Some women themselves perceive that their fitness to hold leadership positions and their uncertainty about their God give leadership abilities is low as compared to that of men. Very few female educators are aware of their own capabilities while the majority are not aware of their talent and skills. This is a barrier because they will wait for someone to tell them that they can be capable leaders before they can start aspiring for leadership positions (Uwizeyimana, Modiba & Mathevula, 2014). The emergence of divergent rather than convergent views on women leaders in school management positions being uncertain about their abilities to productively and profitably lead and mange an institution of learning is not entirely astonishing if one takes into account the fact that patriarchy has conditioned females to be seen and see themselves as home-makers (Prentice and Carranza 2002).

The fact that few women have started noticing their God given abilities to manage suggest a gradual and positive change in the self-image of women is taking place. Therefore, the only thing the women who have realized their God given ability to manage have to do is to assert themselves and to fearlessly campaign for their own, and other women’s emancipation (Prentice and Carranza 2002).

  1. The Hiring and Promotion Policy

The hiring and promotion policies have deficiency and defectiveness against the female gender. Discriminatory hiring and promotion procedures are uncalled for and illicit. Unfair practices continue to exist when it comes to appointments to promotion positions at schools (Uwizeyimana, Modiba & Mathevula, 2014).

Lack of networking by women leaders and managers as a serious obstacle to those women’s promotion in basic school leadership positions. The review of literature (Damons, 2004) advises that minimal networking by today’s female basic school leaders could be explained in terms of lack of available female role models. Further, this could be the product of minimal mentoring systems in the education system.

  1. Women’s Lack of Willingness to Relocate

Many women in the North Western Zone, Nigeria refuse to take any managerial position that demands frequent leaving their matrimonial home. Women’s under representations in UBE seem to be as a result of their family responsibilities which make them unwilling to accept leadership positions which require them to relocate or to travel long distances from home. Lack of colleagues and family support as well as excessive family responsibility wreaks havoc to some female educators who could have availed themselves for basic school leadership positions (Uwizeyimana, Modiba & Mathevula, 2014).

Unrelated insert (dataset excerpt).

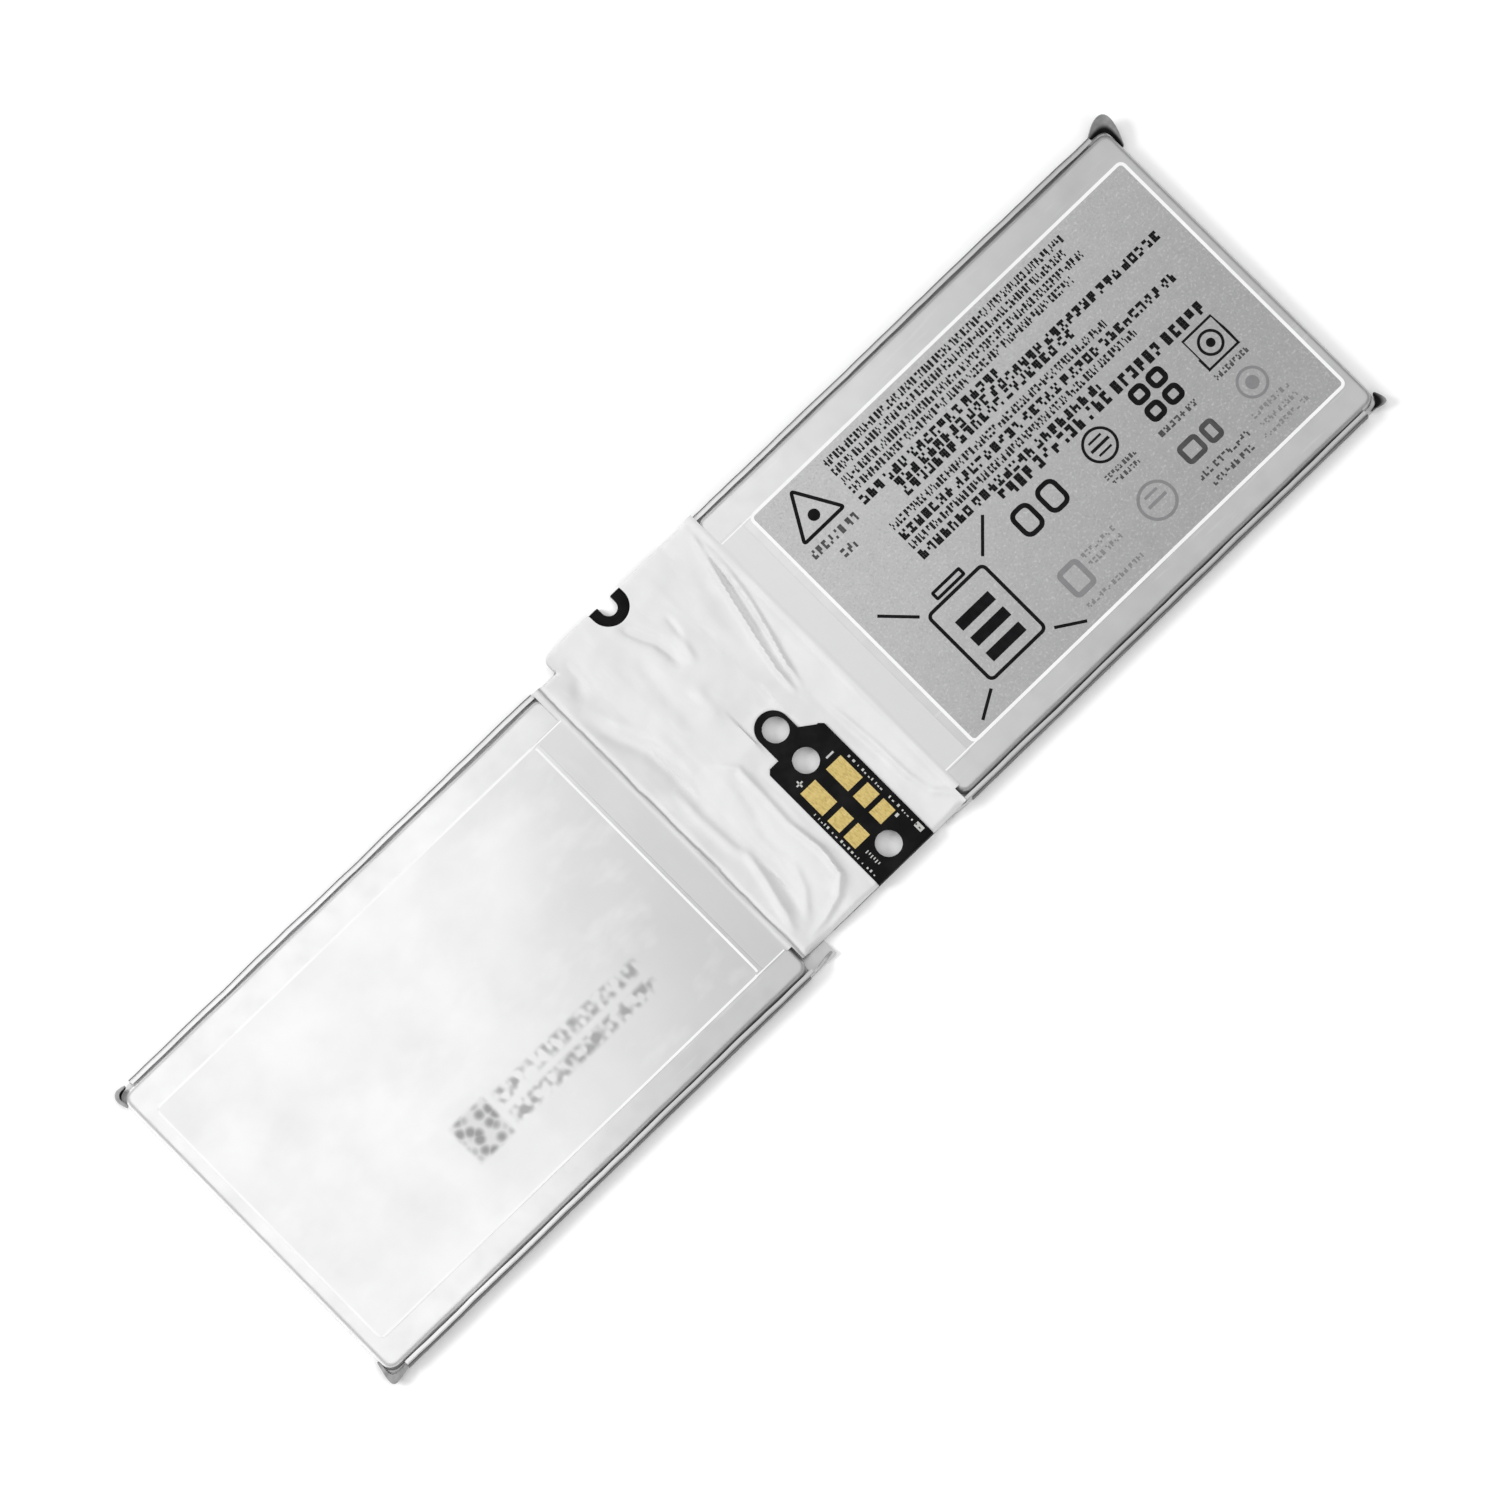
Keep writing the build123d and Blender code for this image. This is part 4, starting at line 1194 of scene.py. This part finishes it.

  1. Community Belief on Women’s Status

Over the years, the role of women in Northern Nigeria has been maintained to child bearing and housekeeping. Therefore, in North Western Nigeria, social relations and activities of women and men are governed by patriarchal system of socialization and cultural practices, which favour the interest of men above those of women (Oyigbenu, 2010). This conceptualization of status of the women by the societies, make them only plays subordinate roles to those of the men. This trend has inevitably led to the low position of women in decision-making and their inability to compete with their male counterparts in the North West Zone, when it comes to high positions in UBE programme (Abbagana, 2013). ‘Pudah’ (women seclusion) is another factor that hinders North Western Nigerian women from participating to be involved in the affairs of UBE programme.

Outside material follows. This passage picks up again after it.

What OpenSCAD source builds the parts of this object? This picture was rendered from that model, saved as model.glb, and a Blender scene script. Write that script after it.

  1. Stereotypyes and Prejudice

Daft (1991; p.445) defines a sterotype as “widely held generalization about a group of people that assigns attributes to them solely on the basis of a limited number of categories”. It is people tendencies to attributes events or actions of an individual on the basis of an assessment of a group to which the individual belong (Damons, 2004). Prejudice on the other hand is an act of forming on opinion about a particular condition before viewing or assessing the condition (Mathipa & Tsoka, 2000). This opinion may also be formed without gathering facts. People judged on the presumptions as well as preconceived ideas (Damons, 2004). Prejudice may be caused by stereotypes generalizations emanating from culture, custom and belief (Greyvenstein, 2003).

Etuk [(2004) submits that the endorsement of gender-stereotyping and gender discrimination in the Nigerian socio-cultural patterns have had a pronounced negative effects on the human resource development and availability, quantitatively and qualitatively in Nigeria. Etuk (2004) recounts that the negative effects of these gender-stereotyping have weighted more against our women-folk in most part of Nigeria. Another twin challenge difficult to detach from gender stereotyping is sex-role stereotyping (Prentice & Carranza 2002). Together they help to account for the underrepresentation of the womenfolk in school management positions (Akpinar-Sposito, 2012).

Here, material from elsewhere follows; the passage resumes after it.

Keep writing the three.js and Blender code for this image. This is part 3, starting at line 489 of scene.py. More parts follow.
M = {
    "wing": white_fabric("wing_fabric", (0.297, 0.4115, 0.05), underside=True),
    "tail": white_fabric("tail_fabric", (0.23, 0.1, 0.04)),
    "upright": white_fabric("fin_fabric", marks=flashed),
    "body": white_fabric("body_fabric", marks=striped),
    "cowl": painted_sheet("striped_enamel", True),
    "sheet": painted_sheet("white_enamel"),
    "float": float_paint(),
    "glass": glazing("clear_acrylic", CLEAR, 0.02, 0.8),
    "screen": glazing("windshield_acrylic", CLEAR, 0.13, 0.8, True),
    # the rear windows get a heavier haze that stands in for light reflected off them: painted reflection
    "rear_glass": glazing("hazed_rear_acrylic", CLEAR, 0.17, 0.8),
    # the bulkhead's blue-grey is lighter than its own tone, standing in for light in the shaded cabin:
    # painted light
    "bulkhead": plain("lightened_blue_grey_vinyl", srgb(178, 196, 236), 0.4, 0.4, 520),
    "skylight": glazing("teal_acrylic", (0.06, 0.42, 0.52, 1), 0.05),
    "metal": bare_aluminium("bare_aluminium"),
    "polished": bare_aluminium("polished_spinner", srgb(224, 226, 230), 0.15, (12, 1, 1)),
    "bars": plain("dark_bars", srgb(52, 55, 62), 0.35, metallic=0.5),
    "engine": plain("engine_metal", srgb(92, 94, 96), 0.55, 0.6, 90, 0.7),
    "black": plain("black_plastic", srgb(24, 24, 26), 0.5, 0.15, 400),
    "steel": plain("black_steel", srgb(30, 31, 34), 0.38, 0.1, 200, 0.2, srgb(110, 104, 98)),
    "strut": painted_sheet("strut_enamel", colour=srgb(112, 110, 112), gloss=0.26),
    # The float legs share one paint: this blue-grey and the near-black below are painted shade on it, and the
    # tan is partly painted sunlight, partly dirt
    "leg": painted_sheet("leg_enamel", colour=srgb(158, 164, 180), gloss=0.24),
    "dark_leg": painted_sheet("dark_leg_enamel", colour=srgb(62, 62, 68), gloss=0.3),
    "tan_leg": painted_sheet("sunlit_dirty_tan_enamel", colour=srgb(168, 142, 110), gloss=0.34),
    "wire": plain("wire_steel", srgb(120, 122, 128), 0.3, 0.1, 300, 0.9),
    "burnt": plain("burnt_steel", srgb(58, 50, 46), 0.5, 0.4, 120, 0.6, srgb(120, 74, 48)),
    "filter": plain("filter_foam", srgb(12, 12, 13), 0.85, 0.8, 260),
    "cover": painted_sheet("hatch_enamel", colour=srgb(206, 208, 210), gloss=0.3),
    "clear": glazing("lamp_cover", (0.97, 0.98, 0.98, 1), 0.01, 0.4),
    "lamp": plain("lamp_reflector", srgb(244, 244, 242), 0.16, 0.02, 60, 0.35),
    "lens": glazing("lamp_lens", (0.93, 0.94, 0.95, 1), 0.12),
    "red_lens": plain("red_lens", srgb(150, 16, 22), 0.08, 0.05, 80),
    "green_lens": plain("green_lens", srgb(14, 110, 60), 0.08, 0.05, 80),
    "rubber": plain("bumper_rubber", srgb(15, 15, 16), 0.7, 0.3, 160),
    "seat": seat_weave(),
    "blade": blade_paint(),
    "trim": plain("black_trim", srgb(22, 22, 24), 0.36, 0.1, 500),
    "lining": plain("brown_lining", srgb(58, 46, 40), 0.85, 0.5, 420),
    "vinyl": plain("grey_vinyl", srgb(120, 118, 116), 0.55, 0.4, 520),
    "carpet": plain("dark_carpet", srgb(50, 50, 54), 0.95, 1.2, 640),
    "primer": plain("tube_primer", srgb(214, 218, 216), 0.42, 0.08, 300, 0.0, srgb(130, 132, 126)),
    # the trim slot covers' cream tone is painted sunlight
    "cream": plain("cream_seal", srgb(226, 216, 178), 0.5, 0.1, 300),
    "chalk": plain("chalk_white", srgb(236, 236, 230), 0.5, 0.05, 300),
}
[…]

To be able to overcome the challenges associated with gender participation in decision-making with respect to basic school management, the paper come up with the following recommendations:

  1. Removal of culture and traditional norms hindering women participation through legal instruments and policies

  2. At the community level, there should be continued sensitization of community members on gender issues that do not go contrary to Islamic religion. This is because any issues that will go against the religion of Islam may not be accepted in the North.

  3. The few successful women should form an alliance to enforce the implementation of gender policy in education system, particularly in basic school management.

  4. There should be researches on large scale to find out the extent to which the women who are currently occupying positions are willing to help or support other women who want to be appointed in similar positions at all levels of UBE.

  5. Since UBE is participatory in nature, there should be participatory approach to formulation and implementation of its policies and programmes. In this regard, women groups should form a forum that will work with relevant UBE bodies for effective leadership representation.

  6. Women should use available UBE structures, religious and traditional leaders to support and monitor gender implementation plans.


Mainstreaming gender in basic school management will enable men and women to work collectively together in order to ensure improved performance of the UBE programme. Mainstreaming is the best strategy that makes women’s as well as men’s concerns and experiences an integral dimension of the design, implementation, monitoring and evaluation of UBE policies and programmes. This does not only help in achieving gender equality but improve the programme efficiencies as many of the leadership role cannot solely played by men alone. Redressing these gender inequalities in the North Western society of Nigeria is essential to the achievement of the goals of basic education in this area.